European Commissioner for Neighbourhood Policy and Enlargement Negotiations Johannes Hahn and Serbian Prime Minister Ana Brnabic agreed today in Belgrade that by the end of 2017 additional chapters might be opened and said that “quality goes before speed.”

“Progress has been made regarding the previously opened chapters, chapters 23 and 24 (the rule of law) in particular and I am confident that additional chapters could be opened by the year’s end. Closing the chapters, however, is another story,” Hahn told the press during the conference he held following the meeting with Ana Brnabic.

Asked to comment on the remark made by the European Commission President Jean-Clade Juncker who had said that Serbia might join the EU in 2025, Hahn said that it meant that accession negotiations could be concluded in 2023, explaining that, once the negotiations have been concluded, it usually takes some two years for a country to officially join the EU.

He said that “the opening of the first chapters resulted in an investment boom” and that companies “started rushing to Serbia,” adding that Serbia “has made good progress” but pointed out that “quality goes before speed.”

Brnabic said that Serbia was not “disheartened” by the remark that it could not join the EU before 2025 because, as she put it, the process of European integration itself was what mattered most for Serbian citizens and Serbian economy.

Brnabic announced that she would make her first official visit to Brussels on 10 and 11 October to discuss further steps on the European path with EU officials.

She said that Serbia remained open and committed to the dialogue with Kosovo and assessed the raising of the dialogue to presidential level with EU support as positive as it allowed the dialogue to pick up the pace and become more efficient.

Hahn welcomed the initiative spearheaded by Serbian President Aleksandar Vucic to open an internal dialogue on Kosovo.
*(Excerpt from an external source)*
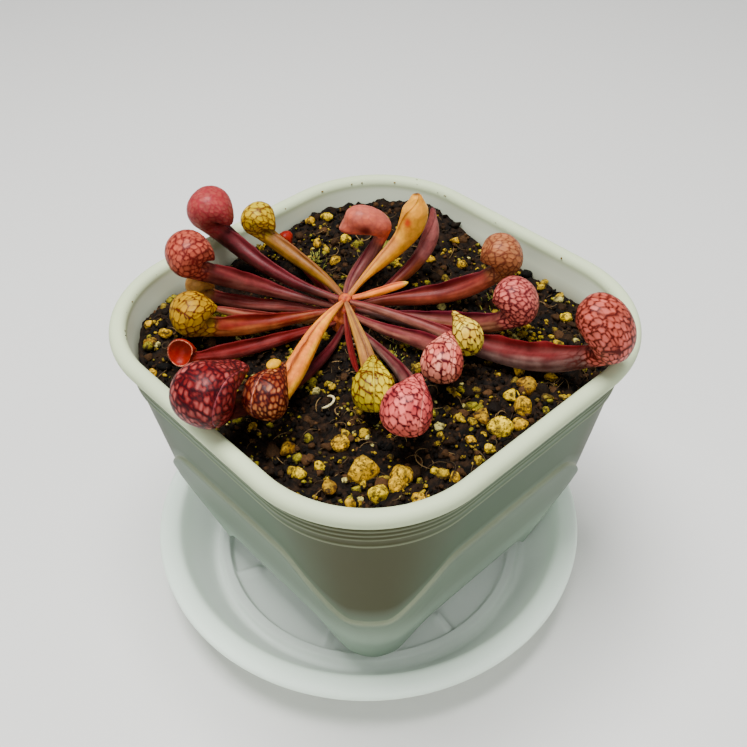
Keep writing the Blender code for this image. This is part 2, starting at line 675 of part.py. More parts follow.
def pitcher_rings(leaf, stem_cuts, steps, beak_steps, sides):
    """Every cross-section of one pitcher, from the crown to the tip of its beak."""
    ball = leaf["ball"]
    centre = np.array([CROWN_X, CROWN_Y, 0.0]) + compass(leaf["turn"], 0.0) * leaf["reach"]
    centre[2] = leaf["height"]
    heading_way = compass(leaf["heading"], leaf["climb"])
    side_end, up_end = frames(np.array([heading_way, heading_way]))
    side_end, up_end = side_end[-1], up_end[-1]
    tube_end = 0.42 * ball
    end = centre - heading_way * 1.2 * leaf["long"] * ball
    end = end - up_end * (leaf["tall"] * ball - tube_end)
    points, ways = stem_route(leaf, end, heading_way, stem_cuts)
    side, up = frames(ways)
    cuts = np.asarray(stem_cuts)
    half_high = tube_half(cuts, leaf["tube"], tube_end)
    half_wide = half_high * (1.0 + 0.12 * cuts)
    fin = 0.12 + leaf["wing"] * (ease(cuts, 0.14, 0.7) - 0.9 * ease(cuts, 0.84, 1.0))
    rings = []
    for k in range(len(cuts)):
        lift = up[k] * half_high[k]
        rings.append(section(points[k] - lift, points[k] + lift, side[k], half_wide[k],
                             fin[k], sides))
    outer, inner, half = hood_outline(leaf, steps, beak_steps)
    for k in range(len(outer)):
        low = centre + (heading_way * outer[k][0] + up_end * outer[k][1]) * ball
        high = centre + (heading_way * inner[k][0] + up_end * inner[k][1]) * ball
        ring = section(low, high, side_end, half[k] * ball, 0.10, sides)
        rings.append(raise_windows(ring, centre, k, sides, ball))
    return np.array(rings)


def raise_windows(ring, centre, number, sides, ball):
    """Puff out every other point of the hood, so that its windows stand between veins."""
    puff = np.zeros(len(ring))
    odd = (np.arange(sides) + number) % 2
    puff[:sides] = np.where(odd == 0, 0.022, -0.008) * ball
    away = ring - centre
    return ring + away / np.linalg.norm(away, axis=1)[:, None] * puff[:, None]


def shoot_rings(leaf, stem_cuts, sides):
    """Every cross-section of a hoodless shoot, which narrows to a blunt tip."""
    end = np.array([CROWN_X, CROWN_Y, 0.0]) + compass(leaf["turn"], 0.0) * leaf["reach"]
    end[2] = leaf["height"]
    heading_way = compass(leaf["heading"], leaf["climb"])
    points, ways = stem_route(leaf, end, heading_way, stem_cuts)
    side, up = frames(ways)
    cuts = np.asarray(stem_cuts)
    body = BASE_HALF + (leaf["tube"] - BASE_HALF) * ease(cuts, 0.04, 0.5)
    body = body + leaf["bulb"] * ease(cuts, 0.5, 0.8)
    narrow = ease(cuts, leaf["dome"], 1.0)
    half_high = body + (leaf["tip"] - body) * narrow
    half_high[-1] *= 0.55
    fin = 0.12 + leaf["wing"] * (ease(cuts, 0.08, 0.5) - 0.95 * ease(cuts, 0.7, 0.95))
    rings = []
    for k in range(len(cuts)):
        lift = up[k] * half_high[k]
        rings.append(section(points[k] - lift, points[k] + lift, side[k], half_high[k],
                             fin[k], sides))
    return np.array(rings)


STEM_CUTS = (0.0, 0.14, 0.32, 0.52, 0.74, 1.0)
SHOOT_CUTS = (0.0, 0.13, 0.28, 0.45, 0.62, 0.8, 0.93, 1.0)
LEAF_COLOURS = {
    "yellow": (0.42, 0.30, 0.05),
    "pink": (0.50, 0.12, 0.12),
    "dark_red": (0.17, 0.02, 0.03),
    "orange": (0.62, 0.20, 0.05),
    "tan": (0.50, 0.28, 0.12),
}
LEAF_HUES = {
    "pitcher_03": "tan", "pitcher_04": "yellow", "pitcher_06": "dark_red",
    "pitcher_07": "orange", "pitcher_08": "yellow", "pitcher_11": "yellow",
    "pitcher_15": "yellow", "pitcher_17": "yellow", "shoot_01": "orange",
    "shoot_02": "tan", "shoot_03": "dark_red", "shoot_04": "dark_red",
    "pitcher_05": "dark_red", "pitcher_18": "dark_red",
}


def all_leaf_rings():
    """The sections of every pitcher and shoot, by name."""
    shapes = {}
    for given in PITCHERS:
        leaf = {**USUAL, **given}
        steps = 8 if leaf["ball"] > 2.5 else 5
        shapes[leaf["name"]] = pitcher_rings(leaf, STEM_CUTS, steps, 3, 8)
    for given in SHOOTS:
        leaf = {**USUAL, **given}
        shapes[leaf["name"]] = shoot_rings(leaf, SHOOT_CUTS, 10 if leaf["bulb"] else 6)
    return shapes


def leaf_routes():
    """Close-set points all along the pitchers and shoots, which the soil keeps clear of."""
    cuts = np.linspace(0.0, 1.0, 19)
    points = []
    for given in PITCHERS:
        points.append(pitcher_rings({**USUAL, **given}, cuts, 8, 3, 8).reshape(-1, 3))
    for given in SHOOTS:
        points.append(shoot_rings({**USUAL, **given}, cuts, 6).reshape(-1, 3))
    return np.vstack(points)


def make_leaves(group, shapes):
    skins = {name: paint("leaf_" + name, colour, 0.35) for name, colour in LEAF_COLOURS.items()}
    for name, rings in shapes.items():
        skin = skins[LEAF_HUES.get(name, "pink")]
        add_object(name, loft(name, rings), group, skin, smooth_angle=60.0)


def main():
    clear_scene()
    group = new_collection("potted_parrot_pitcher_plant")
    new_collection("cutters")
    make_saucer(group)
    make_pot(group)
    make_soil(group, leaf_routes())
    make_crown(group)
    make_leaves(group, all_leaf_rings())


main()
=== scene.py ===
"""The looks of the potted parrot pitcher plant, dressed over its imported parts.

Lengths are in millimetres, as in the part, and MM turns them into metres where a mesh is
made.  Leaves, pot, saucer and soil are grids of points, ring after ring; crumbs and grains
are uneven balls, and fibres and moss are thin tubes.  All are worked out in whole arrays.
"""

import math

import bmesh
import bpy
import numpy as np
from mathutils import Matrix


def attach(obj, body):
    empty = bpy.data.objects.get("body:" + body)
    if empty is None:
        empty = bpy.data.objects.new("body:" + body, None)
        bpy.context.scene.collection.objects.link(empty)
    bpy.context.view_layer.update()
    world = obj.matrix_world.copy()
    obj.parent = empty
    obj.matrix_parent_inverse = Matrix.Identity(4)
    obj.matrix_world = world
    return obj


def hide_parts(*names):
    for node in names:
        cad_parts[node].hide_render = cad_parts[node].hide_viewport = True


MM = 0.001
UP = (0.0, 0.0, 1.0)

# The saucer and the pot, as in the part.
SAUCER_RADIUS, SAUCER_HEIGHT = 52.2, 14.4
SAUCER_FOOT_RADIUS, SAUCER_FLOOR, LIP_WIDTH = 38.0, 2.2, 5.6
RING_RADIUS, RING_WIDTH, RING_TOP = 36.9, 3.0, 4.2
RIB_COUNT, RIB_FIRST_DEG = 7, 158.0
RIB_INNER_RADIUS, RIB_WIDTH, RIB_TOP = 28.5, 1.8, 3.6
POT_X, POT_Y = 2.4, -0.4
POT_BASE, POT_TOP, WALL = 4.5, 75.9, 1.4
FLOOR_BELOW, FLOOR_TOP = 15.4, 17.2
DRAIN_AWAY, DRAIN_RADIUS = 17.0, 3.0
RIM_HALF, RIM_CORNER, RIM_WIDTH, RIM_ROLL = 47.5, 27.7, 3.6, 1.8
WALL_HEIGHTS = (POT_BASE, 33.4, 69.4)
WALL_HALVES = (30.3, 38.5, 45.05)
WALL_CORNERS = (10.0, 16.2, 26.2)
SHOULDER_HEIGHT, STEP_LINE = 71.6, 63.9
SKIRT_AT_CORNERS, SKIRT_RISE = 32.6, 15.5
FOOT_RISE, ARCH_RISE = 1.2, 8.8

# Heights of the fine ridges below the rim.
RIDGES = (66.6, 68.0, 69.4)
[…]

“I am certain that we will be seeing the first positive results of the Brussels dialogue in terms of implementation of the previously reached agreements and negotiating new ones,” European Commissioner said.

Asked to comment on the allegations made by the Croatian Security and Intelligence Service about the security threat to European citizens and the extremism in the South-eastern European neighbourhood, Hahn said that he “is not familiar with the figures” but added that such threats do exist.

“EU Foreign Ministers have discussed cooperation with their counterparts in candidate countries. We have pre-accession funds aimed at tackling such issues. The issue of security goes beyond the EU and the region,” Hahn said and added that “it is not something that will fade away in the coming years.”

Brnabic said that it proved the importance of the Western Balkans for the EU and vice versa.

Hahn concludes visit

The meeting with Prime Minister Brnabic was the last one during the two-day visit to Serbia which was, as Commissioner Hahn stated himself, his tenth in this capacity.

During the visit, Hahn separately met with Serbian President Aleksandar Vucic, Prime Minister Brnabic and Foreign Affairs Minister Ivica Dacic and held a lecture “EU-Serbia: Strategic Partnership for the Future” for the members of the National Convent on the EU and Member States’ heads of missions to Serbia.

Commissioner Hahn first met with Serbian President Aleksandar Vucic. According to an official statement, Vucic told the European official that the number of negotiation chapters opened so far within Serbia-EU negotiations should reflect more precisely both the efforts and results achieved by the country.

Foreign Affairs Minister Ivica Dacic also discussed negotiation chapters with Commissioner Hahn; other topics of their meeting were the dialogue on normalisation of relations with Pristina and regional cooperation.

Commissioner Hahn paid a visit to Serbia just a few days following the European Commission President’s State of the Union address who described Serbia and Montenegro as frontrunner candidates for EU membership.